Top-tier internationals have a clear plan on how they will organize new initiatives. They will not do so many at once as they know that causes the staff too much stress because of all the changes they will experience. Top-tier international school also have administration that stay for four to six years (or longer), which allows for better deployment of the proposed initiatives. All new initiatives need see-through and consistent monitoring and evaluation. We all know the non top-tier schools out there that pile on the new initiatives, leaving all staff angry and frustrated.
#9 – You lose money that the school was suppose to pay you.
Promises, promises. You would think that after signing a contract with an international school, they would honor it. But at some schools, that is not always the case. Many schools offer a bonus payment for every year that you have worked there. The catch is that they will not give you that money until after your final year of working there. You are not working at a top-tier school if you are worried about getting the money that was promised to you. There are international school teachers out there who have to wait over a year to receive their bonus money. Even scarier, there are other teachers who never got their bonus money.
#10 – Your international school completely closes down a year after you leave it.

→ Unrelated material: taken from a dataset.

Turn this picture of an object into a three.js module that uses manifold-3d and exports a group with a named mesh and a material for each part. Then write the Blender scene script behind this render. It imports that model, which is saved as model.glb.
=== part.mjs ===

It is unlikely a top-tier international school will close down. Many times they are huge businesses that are very well organized with many stakeholders with a vested interest in the success of the school. Unfortunately, there are some of us that have worked at these less desirable international schools that plainly just do not have their act together. To add to your embarrassment of working there for a few years, you find that the school has closed a year after you left it due to a high amount mismanagement. It happens. Its true that not all schools can be as successful and long-running as top-tier schools. But do you really want to work at an international school that does not have their act together with a haphazard management style? We think not.